Removing paint that’s soaked into the porous surface of masonry can be a challenge. This paint remover works to break the molecular bonds in paint, making it capable of lifting spray paint, aerosol paint, enamel, and other paint types from porous concrete.

Unlike other strippers that liquify paint, this formula breaks into small solid pieces that can be rinsed out of porous materials. In addition to concrete, it also works on stucco, fiberglass, brick, metal, and vinyl. It also produces low VOCs and uses no harsh chemicals. Motsenbocker’s comes in a 22-ounce spray bottle.

FAQs About Paint Stripper

If you have questions about how to use paint stripper or dispose of it when you’re done, then read on for answers to these and other commonly asked questions about these products.

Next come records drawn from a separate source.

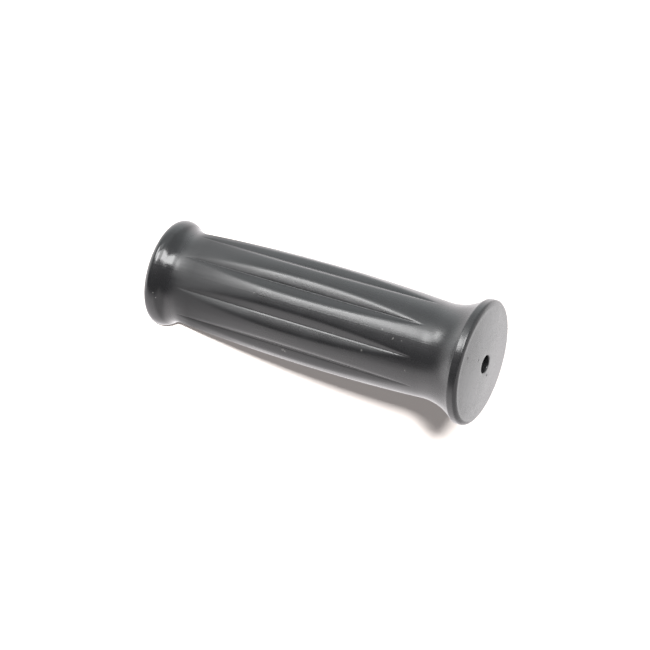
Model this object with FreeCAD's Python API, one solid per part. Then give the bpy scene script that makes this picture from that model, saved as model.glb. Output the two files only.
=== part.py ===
import FreeCAD, Part
import math
import os

# Moulded rubber handle grip: an open flared mouth, a fluted barrel body,
# and a closed end with a round flange and a vent hole, all in one piece.
# Millimetres. The axis is Z, the mouth stands on Z = 0 and the closed end is up.
# The lobe that carries the mould's parting line faces -Y.

# Length, bore and end wall
grip_length = 116.0        # from the mouth to the edge of the end face
bore_radius = 11.0         # presses onto a 22 mm bar
bore_lead_in = 1.0         # chamfer that guides the bar into the mouth
end_wall = 5.0             # between the bore and the edge of the end face
vent_radius = 3.0          # lets the air out while the grip is pushed on

# Collar round the mouth
collar_radius = 18.0
collar_lip_round = 3.0     # from the flat mouth ring to the crest
collar_crest_round = 4.6   # from the crest towards the neck
mouth_neck_round = 6.4     # hollow sweep into the barrel

# Barrel: one long arc, thickest at its crest
barrel_radius = 17.35
barrel_crest_z = 60.5
barrel_arc = 636.0

# Trumpet neck and flange at the closed end
trumpet_round = 19.5
flange_radius = 21.0
flange_thickness = 3.0
rim_bevel = (0.5, 0.9)     # the rim's front edge falls away steeply: inward, and down
face_bevel = (1.5, 0.4)    # then gently towards the end face
end_crown = 1.0            # the end face is slightly domed

# Flutes: straight V grooves, lens-shaped because the barrel curves away from them
flute_count = 9
flute_end_gap = 0.3        # plain barrel left between a flute's tip and the necks
flute_wall_angle = 22.0    # slope of a wall where it leaves the root line, degrees
flute_wall_round = 30.0    # the walls bulge outward

axis_start = FreeCAD.Vector(0, 0, 0)
axis_way = FreeCAD.Vector(0, 0, 1)


def at(centre):
    """Point of the half plane Y = 0, from its radius and height."""
    return FreeCAD.Vector(centre[0], 0, centre[1])


def outer_meeting(centre_a, reach_a, centre_b, reach_b):
    """Of the two places at these distances from both centres, the one farther from the axis."""
    span = (centre_b[0] - centre_a[0], centre_b[1] - centre_a[1])
    apart = math.hypot(*span)
    along = (reach_a ** 2 - reach_b ** 2 + apart ** 2) / (2 * apart)
    aside = math.sqrt(reach_a ** 2 - along ** 2)
    foot = (centre_a[0] + along * span[0] / apart, centre_a[1] + along * span[1] / apart)
    step = (aside * span[1] / apart, -aside * span[0] / apart)
    return max((foot[0] + step[0], foot[1] + step[1]), (foot[0] - step[0], foot[1] - step[1]))


def contact(centre, radius, other):
    """Point of the circle round centre on the line to the other centre."""
    reach = radius / math.hypot(other[0] - centre[0], other[1] - centre[1])
    return at((centre[0] + reach * (other[0] - centre[0]), centre[1] + reach * (other[1] - centre[1])))


def arc(centre, start, end):
    """The shorter arc round centre from start to end."""
    middle = at(centre)
    bisector = (start - middle) + (end - middle)
    halfway = middle + bisector.normalize() * (start - middle).Length
    return Part.Arc(start, halfway, end).toShape()


def barrel_at(z):
    """Outer radius of the barrel's arc at the height z."""
    return barrel_centre[0] + math.sqrt(barrel_arc ** 2 - (z - barrel_crest_z) ** 2)


# Centres of the profile's arcs, each tangent to its neighbours
barrel_centre = (barrel_radius - barrel_arc, barrel_crest_z)
lip_centre = (collar_radius - collar_lip_round, collar_lip_round)
crest_centre = (collar_radius - collar_crest_round, collar_lip_round)
neck_centre = outer_meeting(
    barrel_centre, barrel_arc + mouth_neck_round,
    crest_centre, collar_crest_round + mouth_neck_round)
flange_back = (flange_radius, grip_length - flange_thickness)
trumpet_centre = outer_meeting(
    barrel_centre, barrel_arc + trumpet_round,
    flange_back, trumpet_round)
face_radius = flange_radius - rim_bevel[0] - face_bevel[0]
crown_round = (face_radius ** 2 / end_crown + end_crown) / 2
crown_centre = (0, grip_length + end_crown - crown_round)

# Ends of the barrel's arc
barrel_start = contact(neck_centre, mouth_neck_round, barrel_centre)
barrel_end = contact(trumpet_centre, trumpet_round, barrel_centre)


def body_of_revolution():
    """Collar, barrel, trumpet and flange, turned about the axis."""
    mouth_ring = at((lip_centre[0], 0))
    crest = at((collar_radius, lip_centre[1]))
    neck_start = contact(crest_centre, collar_crest_round, neck_centre)
    rim_start = at(flange_back)
    rim_end = at((flange_radius, grip_length - rim_bevel[1] - face_bevel[1]))
    bevel_break = at((face_radius + face_bevel[0], grip_length - face_bevel[1]))
    face_edge = at((face_radius, grip_length))
    apex = at((0, grip_length + end_crown))
    outline = Part.Wire([
        Part.makeLine(axis_start, mouth_ring),
        arc(lip_centre, mouth_ring, crest),
        arc(crest_centre, crest, neck_start),
        arc(neck_centre, neck_start, barrel_start),
        arc(barrel_centre, barrel_start, barrel_end),
        arc(trumpet_centre, barrel_end, rim_start),
        Part.makeLine(rim_start, rim_end),
        Part.makeLine(rim_end, bevel_break),
        Part.makeLine(bevel_break, face_edge),
        arc(crown_centre, face_edge, apex),
        Part.makeLine(apex, axis_start),
    ])
    return Part.Face(outline).revolve(axis_start, axis_way, 360)


def flute_wall(root, side):
    """Bulging wall of a flute, from the root line outward, in a level section."""
    slope = math.radians(flute_wall_angle)
    points = []
    for angle in (slope, slope / 2, 0):
        out = flute_wall_round * (math.cos(angle) - math.cos(slope))
        across = flute_wall_round * (math.sin(slope) - math.sin(angle))
        points.append(root + FreeCAD.Vector(out, side * across, 0))
    return Part.Arc(*points).toShape(), points[-1]


def flute_cutter(turn):
    """V groove whose root line is a straight chord of the barrel's arc."""
    tips = [barrel_start.z + flute_end_gap, barrel_end.z - flute_end_gap]
    start, end = [at((barrel_at(z), z)) for z in tips]
    overrun = (end - start).normalize() * (flute_end_gap / 2)
    root = at((barrel_at(tips[0]), tips[0])) - overrun
    left_wall, left_rim = flute_wall(root, -1)
    right_wall, right_rim = flute_wall(root, 1)
    clear = FreeCAD.Vector(flange_radius, 0, 0)
    section = Part.Wire([
        left_wall,
        Part.makeLine(left_rim, left_rim + clear),
        Part.makeLine(left_rim + clear, right_rim + clear),
        Part.makeLine(right_rim + clear, right_rim),
        right_wall,
    ])
    length = end - start + overrun + overrun
    cutter = Part.Face(section).extrude(length)
    cutter.rotate(axis_start, axis_way, turn)
    return cutter


def flutes():
    """One cutter for each flute; a lobe, not a flute, faces -Y."""
    pitch = 360 / flute_count
    return [flute_cutter(-90 + pitch * (index + 0.5)) for index in range(flute_count)]


def hollows():
    """Blind bore, the lead-in at its mouth, and the vent through the end wall."""
    bore = Part.makeCylinder(bore_radius, grip_length - end_wall)
    lead_in = Part.makeCone(bore_radius + bore_lead_in, bore_radius, bore_lead_in)
    vent = Part.makeCylinder(vent_radius, grip_length + 2 * end_crown)
    return [bore, lead_in, vent]


os.makedirs("parts", exist_ok=True)
grip = body_of_revolution().cut(flutes() + hollows())
grip.Solids[0].exportStep("parts/grip.step")
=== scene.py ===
import bpy
import math
from mathutils import Matrix, Vector


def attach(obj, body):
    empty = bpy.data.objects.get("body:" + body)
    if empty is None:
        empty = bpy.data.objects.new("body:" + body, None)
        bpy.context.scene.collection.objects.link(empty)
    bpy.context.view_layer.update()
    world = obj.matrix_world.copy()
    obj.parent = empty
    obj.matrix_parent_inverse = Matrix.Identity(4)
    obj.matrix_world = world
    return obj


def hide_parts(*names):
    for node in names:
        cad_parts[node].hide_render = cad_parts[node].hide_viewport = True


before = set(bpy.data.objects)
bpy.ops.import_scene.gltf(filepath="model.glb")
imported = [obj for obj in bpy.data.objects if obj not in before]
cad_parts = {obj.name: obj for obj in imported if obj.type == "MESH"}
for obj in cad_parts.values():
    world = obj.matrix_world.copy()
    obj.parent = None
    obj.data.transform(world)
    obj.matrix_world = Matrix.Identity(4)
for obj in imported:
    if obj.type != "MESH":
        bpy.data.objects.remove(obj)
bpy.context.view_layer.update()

# Grip
# One piece of black rubber, moulded over a core pin: a collar at the open mouth, a barrel
# with nine V flutes, and a trumpet that opens into a flange with a vent hole. It is held
# by its own press fit on a 22 mm bar. Its sizes are in millimetres.
MM = 0.001
GRIP_LENGTH = 116.0
BORE_RADIUS = 11.0
BORE_DEPTH = 111.0
LEAD_IN = 1.0
VENT_RADIUS = 3.0
VENT_EDGE_ROUND = 0.35
COLLAR_RADIUS = 18.0
COLLAR_LIP_ROUND = 3.0
COLLAR_CREST_ROUND = 4.6
MOUTH_NECK_ROUND = 6.4
BARREL_RADIUS = 17.35
BARREL_CREST_Z = 60.5
BARREL_ARC = 636.0
TRUMPET_ROUND = 19.5
FLANGE_RADIUS = 21.0
FLANGE_BACK_Z = 113.4
FLANGE_BACK_ROUND = 1.0
FACE_RADIUS = 19.0
RIM_ROUND_HEIGHT = 1.3
END_CROWN = 1.0
TOP_Z = GRIP_LENGTH + END_CROWN

# How far apart the outline's points lie on each arc, and where they lie on each straight
# run, as shares of it. Points close to an edge keep it crisp.
COLLAR_STEP = 0.3
NECK_STEP = 0.35
BARREL_STEP = 0.8
TRUMPET_STEP = 0.4
FLANGE_BACK_STEP = 0.15
RIM_ROUND_POINTS = 20
FACE_STEP = 1.2
VENT_EDGE_STEP = 0.12
RING_SHARES = (0, 0.04, 0.35, 0.65, 0.96)
RIM_SHARES = (0, 0.33, 0.67)
BORE_SHARES = (0, 0.002, 0.2, 0.4, 0.6, 0.8, 0.997)
LEAD_IN_SHARES = (0, 0.1, 0.5, 0.9, 1)


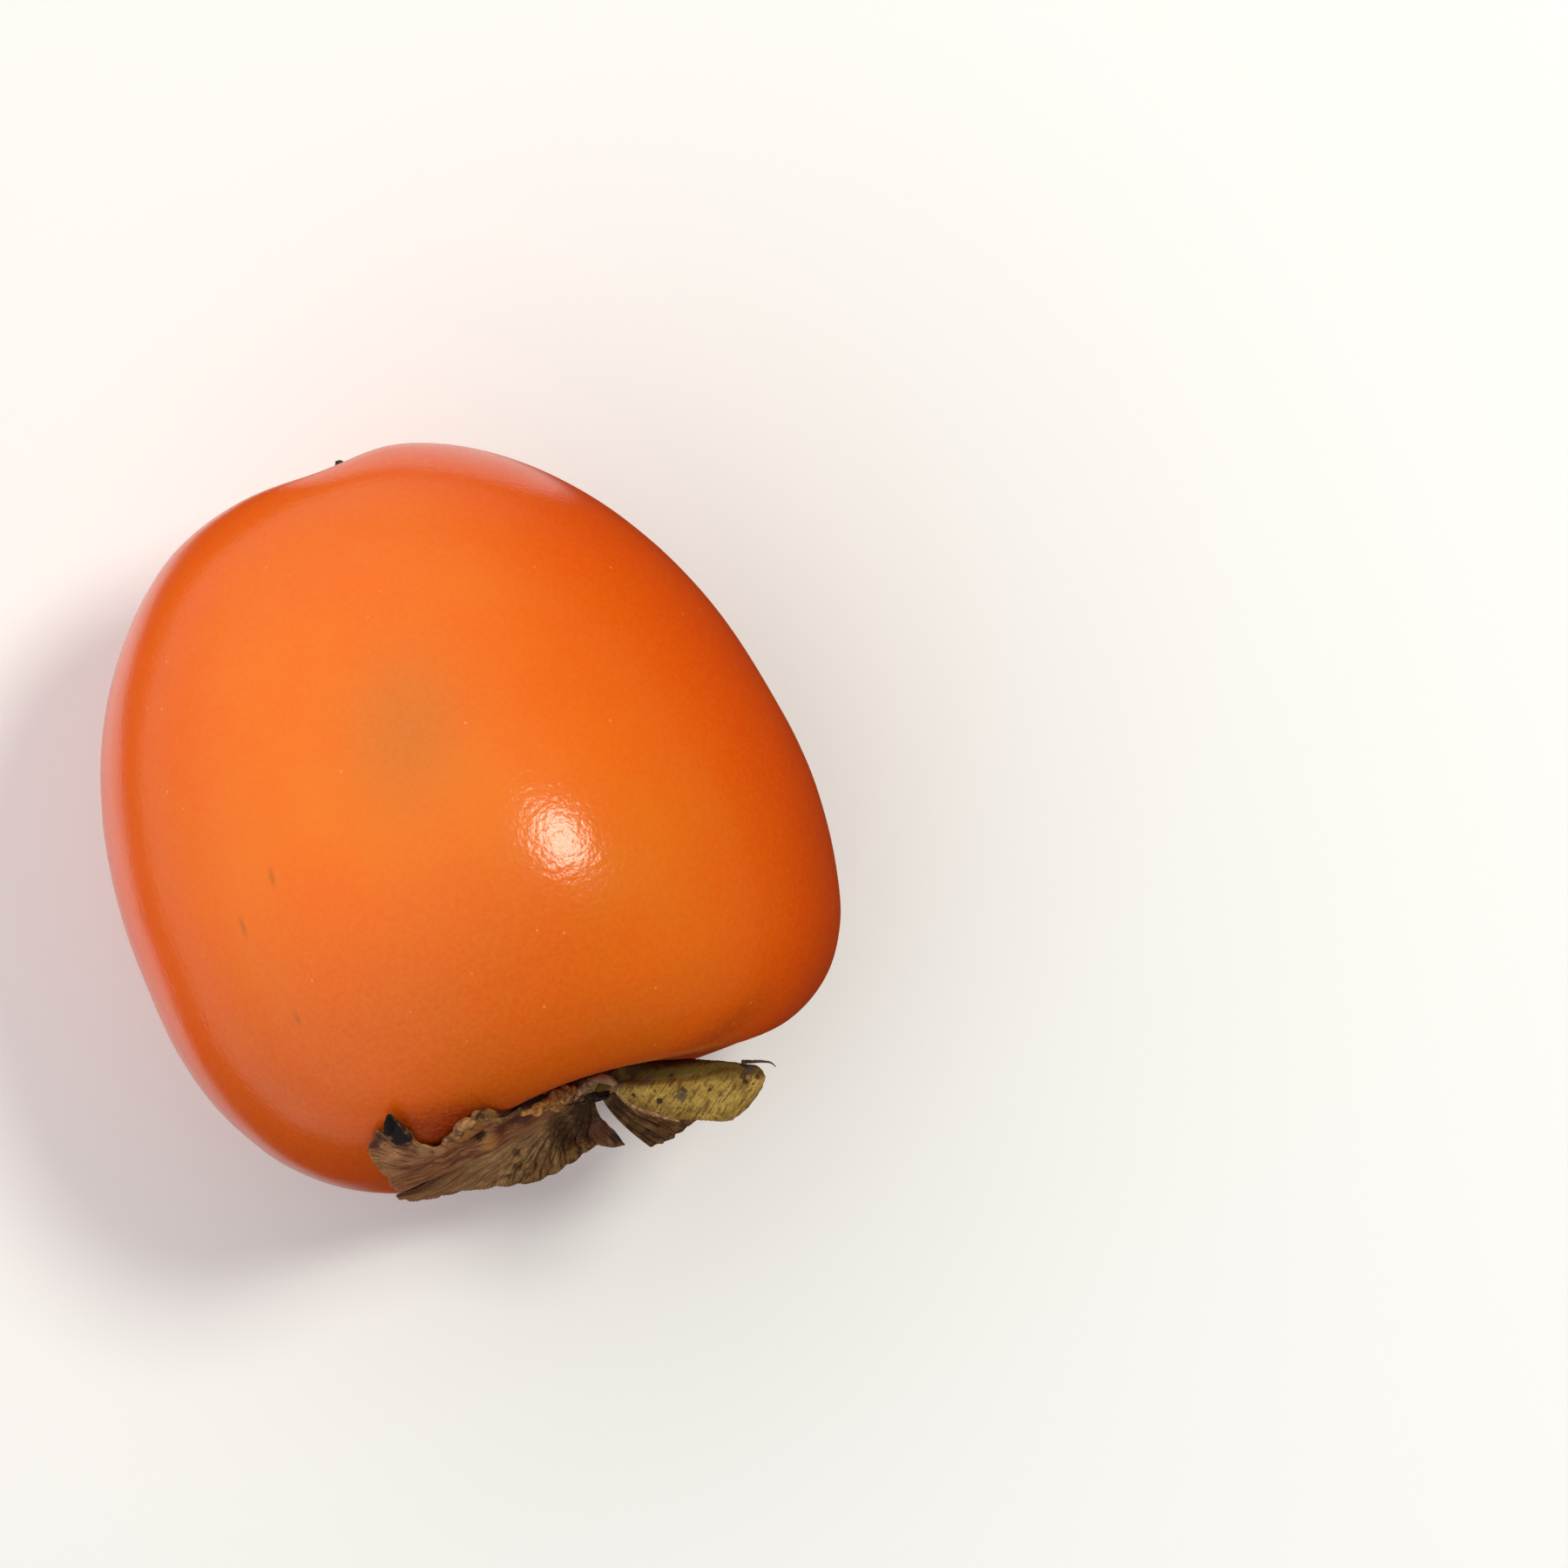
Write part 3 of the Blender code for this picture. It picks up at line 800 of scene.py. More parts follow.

Q. Will paint stripper ruin my clothes?

Paint stripper will not ruin clothes. In fact, some paint strippers can be used to remove paint from clothing.

Q. Does paint stripper expire?

While paint stripper does not have an expiration date, it’s a good idea to keep it tightly sealed when not in use to prevent contaminants from getting into the container.

Q. What removes paint fast?

Sunnyside’s Sunnyside Corporation 65664 Hi-Speed Ready-Strip  is some of the fastest-acting paint stripper on the market, removing paint in as little as 30 minutes.

Q. How do I dispose of paint stripper?

Don’t throw paint stripper in your regular trash can. Due to the chemicals used in paint strippers, most municipalities require paint strippers to be disposed of at a hazardous collection facility.

Final Thoughts

A good paint stripper is one of the easiest ways to remove paint and varnish to prep an old piece of furniture or other material for refinishing or painting. When shopping for a paint stripper, it’s important to pay attention to what types of coatings it will remove as well as its compatibility with metal, wood, plastic, and other types of materials.

Also, keep in mind what active ingredients the stripper uses to remove paint. Whenever possible, choose a green product that doesn’t use harsh chemicals such as methylene chloride or NMP, which are toxic to humans and harmful to the environment.